What you have to do
Your task is to tally the lines of the listing containing the word "manifold" and report the figure alone.

Information supplied
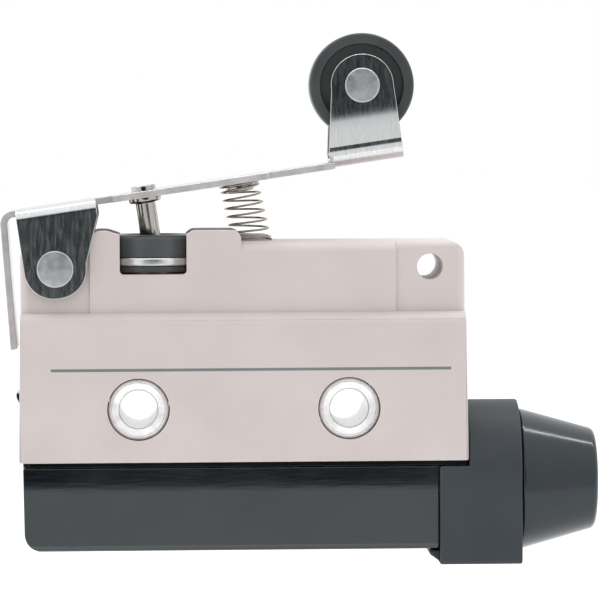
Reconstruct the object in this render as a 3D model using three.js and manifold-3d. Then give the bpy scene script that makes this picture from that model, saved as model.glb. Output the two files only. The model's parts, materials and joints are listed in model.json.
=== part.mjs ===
// Roller-lever limit switch, made of separate pieces that turn, slide and fit on each other.
// Units are millimetres. X runs along the body towards the cable outlet, Y points into the surface
// that the switch is screwed to, and Z points up towards the lever. The origin lies on the mounting
// face, midway between the two mounting holes.
import * as THREE from "three";
import { mergeVertices } from "three/addons/utils/BufferGeometryUtils.js";
import Module from "manifold-3d";

const wasm = await Module();
wasm.setup();

// ---------------------------------------------------------------- driving dimensions

const DEPTH = 17.4;
const MID_Y = -DEPTH / 2;
const HOLE_X = 12.7;
const SLIP = 0.05;
const BITE = 2;

const BODY = {
  halfLength: 27.12,
  bottom: -6.4,
  bandTop: 11.6,
  top: 20.1,
  edge: 1.0,
  midHalfLength: 18.5,
  midHalfDepth: 7.3,
  endHalfDepth: 7.0,
  endCorner: 2.0,
  chamberHalfLength: 24.2,
  chamberHalfDepth: 7.1,
  chamberTop: 10.1,
  loftHalfLength: 17.0,
  loftHalfDepth: 5.8,
  loftTop: 13.2,
  boss: 5.2,
};
const GUARD = {
  left: -18.4,
  leftCorner: 1.4,
  right: -0.2,
  rightCorner: 1.0,
  top: 21.5,
  thickness: 3.0,
  windowLeft: -14.85,
  windowRight: -6.8,
};
const WELL = { x: -10.8, floor: 16.2, radius: 6.2, guideHole: 2.7 };
const BUSH = { hole: 3.75, outer: 3.65, bore: 2.3, inset: 0.2, edge: 0.35 };

const PIVOT = { x: 22.6, z: 16.97, bore: 1.55, pin: 1.5, tilt: THREE.MathUtils.degToRad(8.25) };
const SHEET = { under: 6.83, top: 7.63 };
const BRACKET = {
  left: -3.75,
  right: 6.0,
  inner: 7.45,
  outer: 8.25,
  bend: 1.3,
  bottom: -3.6,
  corner: 3.55,
  arcRight: 3.75,
  shoulder: 5.5,
};
const PLATE = {
  neckHalf: 3.6,
  neckEnd: 8.6,
  wideStart: 9.4,
  wideHalf: 6.2,
  wideEnd: 26.6,
  narrowStart: 28.4,
  narrowHalf: 4.4,
  corner: 0.8,
  bite: 0.5,
};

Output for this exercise
2